リクルートメディア“d”スクールは「解きほぐし」から入る
——製品・サービスの企画・開発のアプローチを学ぶといっても、一朝一夕には身に付くものではないことが想像できます。「メディア“d”スクール」では、具体的にはどのようなことを行なうのでしょうか。
くらた:
基本的には、スタンフォード大学が提唱するデザイン思考における5つのステップと、リクルートの現役時代から考えていたことをまとめた「開発&事業化の8プロセス」をベースに、実際に追体験してもらうという形式です。毎週1回、計10回のワークショップ形式で、手を動かし、声を出して進めていきます。

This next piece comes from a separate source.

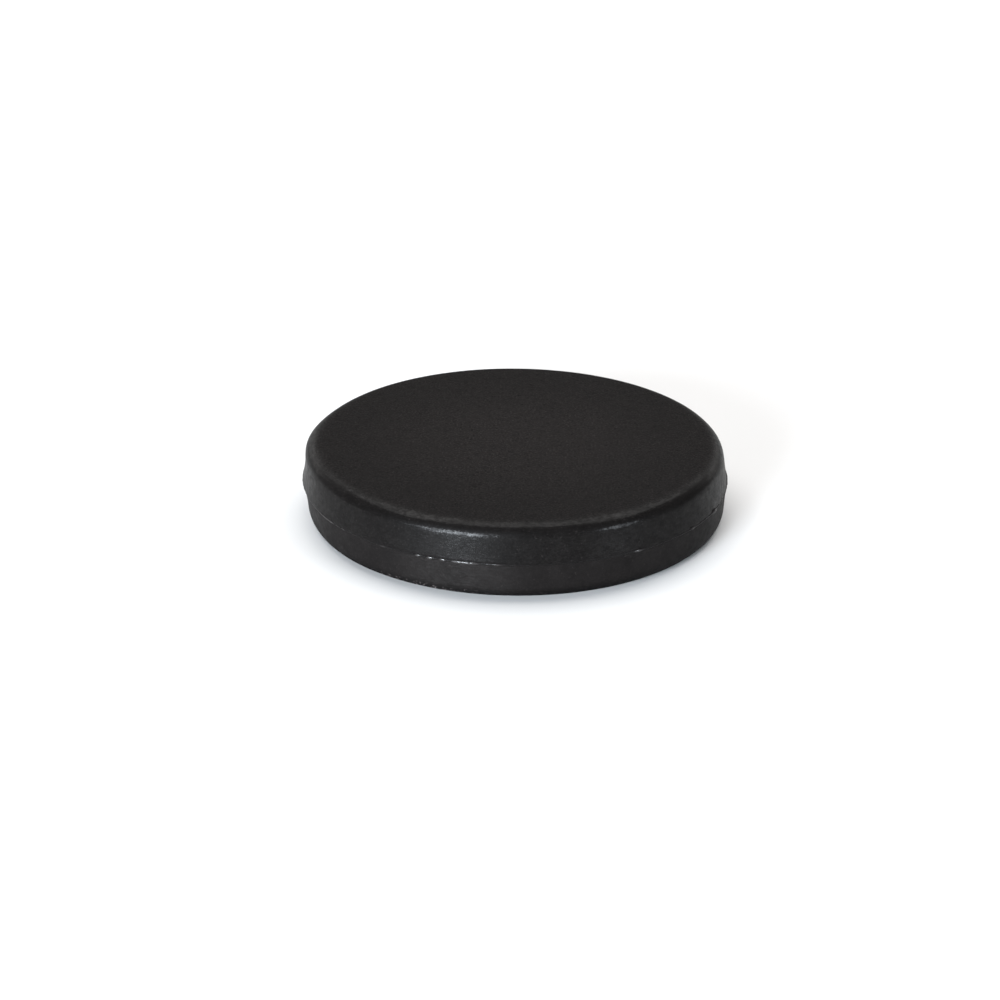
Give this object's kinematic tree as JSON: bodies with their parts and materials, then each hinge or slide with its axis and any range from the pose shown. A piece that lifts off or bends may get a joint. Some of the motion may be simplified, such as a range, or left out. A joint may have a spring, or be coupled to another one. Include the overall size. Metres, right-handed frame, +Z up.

ただ、頭や心がカチコチで、どんなにメソッドを提供してもできるはずがない。そもそも素直に「やろう」とすら思わないでしょう。そこで、まずは頭と体、そして心を柔軟に、オープンにすることをトレーニングしながら進めます。前編でもご紹介したような「誰かになりきってみる」というのもその1つですね。幸い我らがリクルートの後輩たちは、わりとすんなりオープンマインドになってくれて「やってみる」姿勢がとてもよかった。でも、案外すぐにはできない人もいるんですよ。
坂本:
リクルートからの参加者でも、はじめはガチガチな人もけっこういましたよ。でも、見よう見まねで少しずつ自分を解放して表現できるようになっていましたよね。それは、同じ受講者としても感動ものでした。
くらた:
実はそこが一番大切で、思い込みや羞恥心といった「マインドセット」を解き放つことが何よりも大切と言っても過言ではないでしょう。でも、頭と心をやわらかくしようと言葉で伝えても、なかなか人を変えることは難しい。なので、とにかく自分から動いてもらって、言葉や体で表現することから少しずつ解放してもらおうと考えました。いわば準備体操みたいなものでしょうか。
そうした思いから、第1回のテーマは「自分を知る・他人を知る」にしました。以前、リクルートではSPIとGATTでその人の性格を調べて、さらにそれを創業オーナーからアルバイトまで全員共有していたんですよ。互いに「違うこと」を理解して働こうというわけですね。今なら「ダイバーシティ」ということでしょうか。それを受講者の16人でやってみるわけです。他にも、「ビジュアル・シンキング」で体の目、心の目、手の目を使って見ることをテーマにしたり、「絵を描く」では考えやアイデアといった抽象的なものを絵に表す方法をテーマにしたりしました。
坂本:
そう聞くとなんだか自己啓発のプログラムのようですが(笑)。実際、受講者からの反応はすごくよかったですね。受講者からは、「絵を描いたり、ブレストした後の疲れが尋常ではなかったことから、普段右脳を使用できてないことに気がつきました」とか、「くらたさんの講座を受けていると、感動して泣いてしまったり、話しているだけで汗が吹き出してきたり、体が活性化する効能もあるようです」というような感想もありました。
くらた:
普段使っていないところを使ってもらう柔軟体操みたいなものでしょうね(笑)。